What you should do: The entries below contain a line with "The OpenSCAD and Blender code for this object" and a line with "d * math.sin(TILT)". Quote exactly those two lines and all lines between them.

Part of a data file

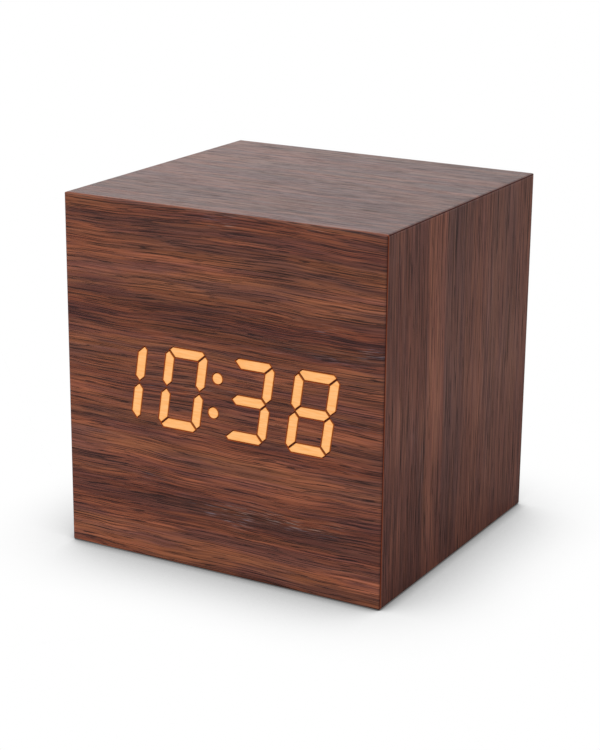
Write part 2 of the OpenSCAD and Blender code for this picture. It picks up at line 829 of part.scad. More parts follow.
module plunger(i) {
    color("#2b2b2b") facing_back(key_x[i], push_y - stem_in, key_z)
        cylinder(d = stem_d, h = stem_in + stem_out);
}

module set_plunger() {
    plunger(0);
}

module up_plunger() {
    plunger(1);
}

module down_plunger() {
    plunger(2);
}

module push_switches() {
    color("#303034") for (i = [0:2]) difference() {
        box([key_x[i] - push_w/2, key_x[i] + push_w/2], [key_board_y, push_y],
            [key_z - push_w/2, key_z + push_w/2]);
        depth = stem_in + key_travel + stem_end_gap;
        facing_back(key_x[i], push_y - depth, key_z) cylinder(d = stem_d + stem_fit, h = depth + over);
    }
}

module sound_switch_body() {
    base_x = switch_travel/2 + knob_base_w/2 + slide_fit;
    base_z = knob_base_h/2 + slide_fit;
    room_y1 = push_y - switch_shell;
    slot_x = switch_travel/2 + knob_w/2 + slide_fit;
    slot_z = knob_w/2 + slide_fit;
    color("#b9bcc0") translate([switch_x, 0, key_z]) difference() {
        box([-switch_w/2, switch_w/2], [key_board_y, push_y], [-switch_h/2, switch_h/2]);
        box([-base_x, base_x], [room_y1 - knob_base_t - 2*slide_fit, room_y1], [-base_z, base_z]);
        box([-slot_x, slot_x], [room_y1 - over/2, push_y + over], [-slot_z, slot_z]);
    }
}

// The knob rests at the left end of its slot, seen from the front
module sound_switch_knob() {
    x = switch_x - switch_travel/2;
    y1 = push_y - switch_shell - slide_fit;
    color("#e8e6e0") {
        box([x - knob_base_w/2, x + knob_base_w/2], [y1 - knob_base_t, y1],
            [key_z - knob_base_h/2, key_z + knob_base_h/2]);
        box([x - knob_w/2, x + knob_w/2], [y1 - knob_base_t/2, cover_y1 + knob_out],
            [key_z - knob_w/2, key_z + knob_w/2]);
    }
}

module key_board() {
    color("#2e5a3c") difference() {
        box([-key_board_x, key_board_x], [key_board_y - pcb_t, key_board_y],
            [key_z - key_board_h/2, key_z + key_board_h/2]);
        for (x = [-1, 1]) facing_back(x*post_x, key_board_y - pcb_t - over, post_z)
            cylinder(d = small_screw_d + 2*hole_fit, h = pcb_t + 2*over);
    }
}

module key_board_screws() {
    color("#8a8c90") for (x = [-1, 1])
        translate([x*post_x, key_board_y - pcb_t - small_head_h, post_z]) rotate([90, 0, 0])
            screw(small_head_h + pcb_t + post_bite, small_head_d, small_head_h, false);
}

// The power inlet

// The inlet's outline stands on the board, with its lower corners cut
module usb_outline(e) {
    w = usb_w/2;
    cut = 0.9;
    polygon([[-w + cut - e, -e], [w - cut + e, -e], [w + e, cut - e/2], [w + e, usb_h + e],
        [-w - e, usb_h + e], [-w - e, cut - e/2]]);
}

module usb_shell() {
    y1 = cover_y1 - usb_recess;
    color("#c9cbcd") translate([0, 0, usb_z]) difference() {
        upright(y1 - usb_len, y1) usb_outline(0);
        upright(y1 - usb_len + usb_back_t, y1 + over) usb_outline(-usb_wall);
    }
}

module usb_tongue() {
    w = 3.7;
    t = 0.65;
    y0 = cover_y1 - usb_recess - usb_len + usb_back_t;
    z1 = usb_z + usb_h - usb_wall - t;
    color("#161616") box([-w/2, w/2], [y0, cover_y1 - usb_recess - 1.2], [z1 - t, z1]);
}

module usb_board() {
    color("#2e5a3c") difference() {
        box([-usb_board_x, usb_board_x], [usb_board_y0, usb_board_y1], [usb_board_z, usb_z]);
        for (x = [-1, 1]) translate([x*usb_screw[0], usb_screw[1], usb_board_z - over])
            cylinder(d = small_screw_d + 2*hole_fit, h = thin_pcb_t + 2*over);
    }
}

module usb_board_screws() {
    color("#8a8c90") for (x = [-1, 1])
        translate([x*usb_screw[0], usb_screw[1], usb_z + small_head_h])
            screw(small_head_h + thin_pcb_t + ledge_bite, small_head_d, small_head_h, false);
}

module red_usb_lead() {
    color("#b0201c") lead([lead_pitch/2, usb_board_y0, usb_board_z + thin_pcb_t/2], lead_start(1, -1), 10);
}

module black_usb_lead() {
    color("#1a1a1c") lead([-lead_pitch/2, usb_board_y0, usb_board_z + thin_pcb_t/2], lead_start(1, 1), 10);
}

module microphone() {
    color("#9a9c9e") facing_back(mic_x, cover_y0 - mic_len, mic_z) difference() {
        cylinder(d = mic_d, h = mic_len);
        translate([0, 0, mic_len - 0.4]) cylinder(d = 1.4, h = over);
    }
}

module mic_leads() {
    color("#6a6a6e") for (s = [-1, 1])
        lead([mic_x + s*lead_pitch/2, cover_y0 - mic_len, mic_z], lead_start(2, -s), 16);
}

// The main board and what is on it

// Puts a part on the back of the main board, its up direction to the back
module on_board(x, z) {
    facing_back(display_x + x, board_y, display_z + z) children();
}

function lead_start(i, s) = [display_x + socket_x, plug_y, display_z + socket_z[i] + s*lead_pitch/2];

module main_board() {
    color("#2e5a3c") difference() {
        box([display_x - main_board_x, display_x + main_board_x], [mask_y, board_y],
            [display_z - main_board_h/2, display_z + main_board_h/2]);
        main_screw_holes(small_screw_d + 2*hole_fit);
    }
}

module main_board_screws() {
    color("#8a8c90") for (x = [-1, 1], z = [-1, 1])
        on_board(x*board_screw[0], z*board_screw[1]) translate([0, 0, small_head_h])
            screw(small_head_h + board_y - skin_y - blind_wood - 0.1, small_head_d, small_head_h, false);
}

module controller_chip() {
    pins = 14;
    color("#17171a") on_board(chip_x, chip_z) {
        translate([-chip_len/2, -chip_w/2, pin_t/3]) cube([chip_len, chip_w, chip_h]);
        for (i = [0:pins - 1], s = [-1, 1]) translate([(i - (pins - 1)/2)*pin_pitch - pin_w/2,
            s*(chip_w/2 + pin_w) - pin_reach/2, 0]) cube([pin_w, pin_reach, pin_t]);
    }
}

module clock_crystal() {
    d = 2;
    len = 6;
    color("#cfd1d3") on_board(crystal_x, chip_z - 0.5) {
        translate([0, len/2, d/2 + 0.1]) rotate([90, 0, 0]) cylinder(d = d, h = len);
        for (x = [-0.5, 0.5]) translate([x - 0.15, len/2 - 0.1, 0]) cube([0.3, 1.6, d/2 + 0.2]);
    }
}

module buzzer() {
    color("#1c1c1f") on_board(buzzer_x, buzzer_z) difference() {
        cylinder(d = buzzer_d, h = buzzer_h);
        translate([0, 0, buzzer_h - 1.5]) cylinder(d = 2, h = 1.5 + over);
    }
}

module capacitor() {
    r = capacitor_r;
    h = capacitor_h;
    color("#2f3f5c") on_board(capacitor_x, capacitor_z) rotate_extrude() polygon([
        [0, 0], [r, 0], [r, 1], [r - 0.2, 1.3], [r, 1.6], [r, h - 0.2], [r - 0.2, h], [0, h]]);
}

module chip_resistors() {
    color("#202022") for (i = [0:3], j = [0:2])
        on_board(resistor_x + i*resistor_step, resistor_z + j*resistor_row)
            translate([-resistor_len/2, -resistor_w/2, 0]) cube([resistor_len, resistor_w, 0.5]);
}

module digit_transistors() {
    color("#1a1a1c") for (i = [0:3]) on_board(transistor_x + i*transistor_step, transistor_z) {
        translate([-transistor_len/2, -transistor_w/2, leg_t/4])
            cube([transistor_len, transistor_w, transistor_h]);
        near = -transistor_w/2 - leg_len + leg_t*3/4;
        far = transistor_w/2 - leg_t*3/4;
        for (leg = [[-leg_spread, near], [leg_spread, near], [0, far]])
            translate([leg[0] - leg_w/2, leg[1], 0]) cube([leg_w, leg_len, leg_t]);
    }
}

module backup_cell() {
    r = coin_r;
    t = coin_t;
    color("#d0d2d4") on_board(coin_x, coin_z) translate([0, 0, 0.3]) rotate_extrude() polygon([
        [0, 0], [r - 0.85, 0], [r - 0.65, 0.3], [r - 0.15, 0.3], [r, 0.5], [r, t - 0.2],
        [r - 0.2, t], [0, t]]);
}

module cell_clip() {
    strap = 0.25;
    top = coin_t + 0.35;
    span = 2*coin_r + 1.5;
    w = clip_w;
    color("#c4c6c8") on_board(coin_x, coin_z) {
        translate([-span/2, -w/2, top]) cube([span, w, strap]);
        for (x = [-span/2, span/2 - strap]) translate([x, -w/2, 0]) cube([strap, w, top + strap]);
    }
}

module lead_sockets() {
    color("#e9e6dc") for (z = socket_z) on_board(socket_x, z) difference() {
        translate([-socket_w/2, -socket_h/2, 0]) cube([socket_w, socket_h, socket_len]);
        translate([-socket_w/2 + socket_wall, -socket_h/2 + socket_wall, 1.5])
            cube([socket_w - 2*socket_wall, socket_h - 2*socket_wall, socket_len]);
    }
}

module lead_plugs() {
    w = socket_w - 2*socket_wall - 2*plug_fit;
    h = socket_h - 2*socket_wall - 2*plug_fit;
    color("#f1eee4") for (z = socket_z) on_board(socket_x, z)
        translate([-w/2, -h/2, 1.6]) cube([w, h, socket_len + plug_out - 1.6]);
}

module ribbon_socket() {
    difference() {
        w = ribbon_w/2 + ribbon_socket_end;
        slot_w = ribbon_w/2 + ribbon_fit;
        slot_t = ribbon_t/2 + ribbon_fit;
        translate([-w, -ribbon_socket_t/2, 0]) cube([2*w, ribbon_socket_t, ribbon_socket_h]);
        translate([-slot_w, -slot_t, ribbon_socket_h - ribbon_dip - ribbon_fit])
            cube([2*slot_w, 2*slot_t, ribbon_socket_h]);
    }
}

module ribbon_sockets() {
    color("#e9e6dc") {
        translate([ribbon_x, board_y, ribbon_main_z]) rotate([-90, 0, 0]) ribbon_socket();
        translate([ribbon_x, key_board_y - pcb_t, ribbon_key_z]) rotate([90, 0, 0]) ribbon_socket();
    }
}

// The ribbon hangs in an easy curve, drawn from the side and given its width
module ribbon_cable() {
    steps = 24;
    a = [key_board_y - pcb_t - ribbon_socket_h, ribbon_key_z];
    b = [board_y + ribbon_socket_h, ribbon_main_z];
    p = [a, a - [ribbon_key_run, 0], b + [ribbon_main_run, 0], b];
    edge = [for (s = [-1, 1], i = [0:steps]) let (
        t = s < 0 ? i/steps : 1 - i/steps, way = bezier_way(p, t))
        bezier(p, t) + s*ribbon_t/2*[way[1], -way[0]]];
    half = steps + 1;
    outline = concat(
        [[a[0] + ribbon_dip, a[1] - ribbon_t/2]], [for (i = [0:half - 1]) edge[i]],
        [[b[0] - ribbon_dip, b[1] - ribbon_t/2], [b[0] - ribbon_dip, b[1] + ribbon_t/2]],
        [for (i = [half:2*half - 1]) edge[i]], [[a[0] + ribbon_dip, a[1] + ribbon_t/2]]);
    color("#9b9da3") translate([ribbon_x - ribbon_w/2, 0, 0]) rotate([90, 0, 90])
        linear_extrude(ribbon_w) polygon(outline);
}

front_veneer();
top_veneer();
bottom_veneer();
left_veneer();
right_veneer();
front_panel();
top_board();
bottom_board();
left_board();
right_board();
corner_blocks();
lit_segments();
dark_segments();
display_mask();
led_chips();
rear_cover();
rear_screws();
battery_door();
battery_cells();
contact_plates();
contact_springs();
red_battery_lead();
black_battery_lead();
set_button();
up_button();
down_button();
set_plunger();
up_plunger();
down_plunger();
push_switches();
sound_switch_body();
sound_switch_knob();
key_board();
key_board_screws();
usb_shell();
usb_tongue();
usb_board();
usb_board_screws();
red_usb_lead();
black_usb_lead();
microphone();
mic_leads();
main_board();
main_board_screws();
controller_chip();
clock_crystal();
buzzer();
capacitor();
chip_resistors();
digit_transistors();
backup_cell();
cell_clip();
lead_sockets();
lead_plugs();
ribbon_sockets();
ribbon_cable();
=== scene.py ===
# %% [markdown]
# # A walnut cube clock, dressed for its photograph
# The solids of the clock come from the CAD source. This lesson gives each of them the finish
# that the real piece has, adds the few forms that are too fine for the source, and sets up
# the light and the camera. All lengths are in metres, in the same frame as the solids.

import bpy
import bmesh
import math
from mathutils import Matrix, Vector


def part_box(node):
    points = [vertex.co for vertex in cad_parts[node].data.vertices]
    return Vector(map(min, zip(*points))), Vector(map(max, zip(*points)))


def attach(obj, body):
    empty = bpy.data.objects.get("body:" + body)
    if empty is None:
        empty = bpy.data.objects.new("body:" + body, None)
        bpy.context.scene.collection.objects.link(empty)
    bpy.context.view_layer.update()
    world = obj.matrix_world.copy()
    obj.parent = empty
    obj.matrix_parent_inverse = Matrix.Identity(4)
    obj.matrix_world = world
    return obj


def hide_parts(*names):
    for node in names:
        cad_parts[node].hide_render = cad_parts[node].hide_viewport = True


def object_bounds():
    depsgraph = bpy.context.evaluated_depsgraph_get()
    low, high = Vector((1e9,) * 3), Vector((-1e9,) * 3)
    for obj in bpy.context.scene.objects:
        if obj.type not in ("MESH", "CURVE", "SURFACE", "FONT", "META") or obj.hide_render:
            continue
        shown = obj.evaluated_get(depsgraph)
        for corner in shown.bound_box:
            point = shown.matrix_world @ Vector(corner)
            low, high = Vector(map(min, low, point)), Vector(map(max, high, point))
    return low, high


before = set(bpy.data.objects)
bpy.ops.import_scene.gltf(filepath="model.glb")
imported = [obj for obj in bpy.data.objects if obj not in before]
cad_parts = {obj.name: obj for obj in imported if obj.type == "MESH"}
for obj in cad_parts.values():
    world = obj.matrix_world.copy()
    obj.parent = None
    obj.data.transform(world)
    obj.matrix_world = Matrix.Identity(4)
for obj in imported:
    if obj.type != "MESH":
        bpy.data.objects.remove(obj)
solid_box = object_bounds()
MM = 0.001
case_size = [round((b - a) / MM, 2) for a, b in zip(*solid_box)]
print("solids:", len(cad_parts), "size in mm:", case_size)

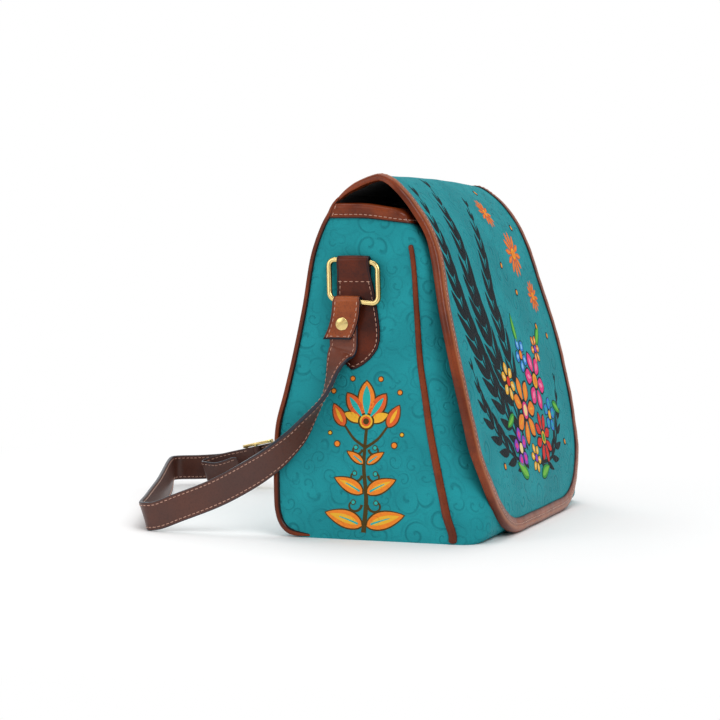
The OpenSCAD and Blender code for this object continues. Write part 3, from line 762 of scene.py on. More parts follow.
def on_side(y, s, d):
    """Points of the left gusset's own frame: s runs up its slope, d stands off its face."""
    y, s, d = np.broadcast_arrays(np.asarray(y, float), s, d)
    return np.stack([-BASE_HALF - d * math.cos(TILT) + s * math.sin(TILT), y,
                     d * math.sin(TILT) + s * math.cos(TILT)], axis=-1)


def make_tab():
    bar = RING_Z / math.cos(TILT)
    off = (UP_X - half_at(RING_Z)) * math.cos(TILT)
    tip, sew = TAB_TIP / math.cos(TILT), bar - 13.5
    mid = WIRE + LOOP_PLAY + TAB_SKIN / 2
    ds = [(0.95 + 0.5, s) for s in np.linspace(tip, 150, 34)]
    ds += [(1.3, 156.0), (1.3, 161.0), (1.75, 164.5), (2.6, sew), (3.3, sew + 3.5), (4.9, bar - 5)]
    ds += [(off + mid * math.cos(a), bar + mid * math.sin(a)) for a in np.linspace(-0.15, math.pi, 14)]
    ds += [(0.82, bar - 3.0), (0.82, bar - 8.0), (0.82, sew)]
    ds = spline(ds, 110)
    path = on_side(RING_Y, ds[:, 1], ds[:, 0])
    t = tangents(path)
    normal = np.stack([-t[:, 2], t[:, 1] * 0, t[:, 0]], axis=1)
    back_turn = np.arange(len(ds)) > np.argmax(ds[:, 0])
    heights, front, rear = np.array(TAB_EDGE).T
    front, rear = (np.where(back_turn, TAB_HALF, np.interp(ds[:, 1], heights, side))
                   for side in (front, rear))
    return strip("tab_leather_left", path, normal, (front, rear), TAB_SKIN, MAT["tab"], (0, 1, 0),
                 round_r=0.6, crown=0.25, border=0.8, tip=2)


def ring_path(count=132):
    """The ring's middle line, closed, in its own plane: across and down from the upper bar."""
    hw, c = RING_WIDTH / 2 - WIRE, RING_CORNER
    pts = []
    for cy, cz, a0 in ((hw - c, -c, 0), (-hw + c, -c, 90), (-hw + c, c - RING_DROP, 180),
                       (hw - c, c - RING_DROP, 270)):
        for k in range(7):
            a = math.radians(a0 + 15 * k)
            pts.append((cy + c * math.cos(a), cz + c * math.sin(a)))
    return evenly(pts + pts[:1], count + 1)[:-1]


def make_ring():
    """Wire ring, hung a little askew in its tab, as the strap's weight pulls it back."""
    pts = ring_path()
    skew, hang, power = math.radians(-4.5), 6.0, 2.6
    pts = np.stack([pts[:, 0] * math.cos(skew) - (pts[:, 1] + hang) * math.sin(skew),
                    (pts[:, 1] + hang) * math.cos(skew) - pts[:, 0] * math.sin(skew) - hang], axis=1)
    up = np.array([math.sin(RING_LEAN), 0, math.cos(RING_LEAN)])
    face = np.array([-math.cos(RING_LEAN), 0, math.sin(RING_LEAN)])
    path = np.array([-UP_X, RING_Y, RING_Z]) + pts[:, :1] * np.array([0, 1, 0]) + pts[:, 1:] * up
    t = unit(np.roll(path, -1, axis=0) - np.roll(path, 1, axis=0))
    side = np.cross(t, face)
    ang = np.linspace(0, math.tau, 18, endpoint=False)
    lobe = WIRE * 1.04 / (np.abs(np.cos(ang)) ** power + np.abs(np.sin(ang)) ** power) ** (1 / power)
    rings = path[:, None] + side[:, None] * (np.cos(ang) * lobe)[None, :, None] \
        + face * (np.sin(ang) * lobe)[None, :, None]
    verts, faces = sweep(rings, loop=True)
    # The edge attribute marks the wire's sides, which the metal darkens as painted shade.
    return build("ring_wire_left", verts, faces, MAT["gold"], None, np.tile(np.cos(ang) ** 2, len(path)))


def fold_y(z):
    """Middle of the folded end at a height: it slants back below the bar."""
    drop = np.clip((LOW_Z - z) / 24.3, 0, 1)
    return (RING_Y + PIVOT_Y) / 2 + 1.2 * drop + 5.4 * drop ** 2.6


def make_fold():
    r = WIRE + LOOP_PLAY + END_SKIN / 2
    out = LOW_X + r
    xz = [(out, z) for z in np.linspace(129.9, LOW_Z, 26, endpoint=False)]
    xz += [(LOW_X + r * math.cos(a), LOW_Z + r * math.sin(a)) for a in np.linspace(0, math.pi, 16)]
    xz += [(LOW_X - r, LOW_Z - 1.4), (LOW_X - r + 0.15, LOW_Z - 2.9)]
    xz = np.array(xz)
    path = np.stack([-xz[:, 0], fold_y(xz[:, 1]), xz[:, 1]], axis=1)
    t = tangents(path * [1, 0, 1])
    normal = np.stack([-t[:, 2], t[:, 1] * 0, t[:, 0]], axis=1)
    wide = np.full(len(path), STRAP_W / 2)
    wide[26:42] -= 0.7 * np.sin(np.linspace(0, math.pi, 16))
    return strip("folded_end_left", path, normal, wide, END_SKIN, MAT["fold"], (0, 1, 0),
                 round_r=0.55, crown=0.2, border=0.8, tip=2)


def make_screw():
    """Slotted dome head that stands on the folded end, its slot turned as the hand left it."""
    r, h, slot = 4.25, 1.3, 0.62
    lip = [-slot / r - 0.02, -slot / r, slot / r, slot / r + 0.02]
    u = np.concatenate([np.linspace(-0.995, -0.24, 9), lip, np.linspace(0.24, 0.995, 9)]) * r
    v = np.sin(np.linspace(-math.pi / 2, math.pi / 2, 25))
    uu = np.repeat(u[:, None], 25, axis=1)
    vv = v[None, :] * np.sqrt(r * r - uu ** 2)
    rho = np.sqrt(uu ** 2 + vv ** 2) / r
    top = h * (0.5 + 0.5 * (1 - rho ** 2)) - 0.25 * np.clip((rho - 0.88) / 0.12, 0, 1) ** 2
    top = np.where(np.abs(uu) < slot + 0.001, 0.35, top)
    turn = math.radians(56)
    y = uu * math.cos(turn) - vv * math.sin(turn)
    z = uu * math.sin(turn) + vv * math.cos(turn)
    x0 = -END_OUT
    outer = np.stack([x0 - top, PIVOT_Y + y, PIVOT_Z + z], axis=2)
    inner = np.stack([np.full_like(y, x0 + 0.02), PIVOT_Y + y, PIVOT_Z + z], axis=2)
    verts, faces, _ = slab(outer, inner)
    return build("screw_head_left", verts, faces, MAT["gold"], sharp=35)


# Flap
flap_table = np.array(FLAP_LINE)
flap_run = run_along(flap_table[:, :2])
FLAP_END = flap_run[-1]
flap_fine = spline(flap_table, 700)
fine_run = run_along(flap_fine[:, :2])
fine_run *= FLAP_END / fine_run[-1]
# How far the flap bellies out, and how far its slack far side drops and draws in
BELLY, SLACK_DROP, SLACK_IN = 1.6, 3.4, 3.6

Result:
The OpenSCAD and Blender code for this object continues. Write part 3, from line 762 of scene.py on. More parts follow.
def on_side(y, s, d):
    """Points of the left gusset's own frame: s runs up its slope, d stands off its face."""
    y, s, d = np.broadcast_arrays(np.asarray(y, float), s, d)
    return np.stack([-BASE_HALF - d * math.cos(TILT) + s * math.sin(TILT), y,
                     d * math.sin(TILT) + s * math.cos(TILT)], axis=-1)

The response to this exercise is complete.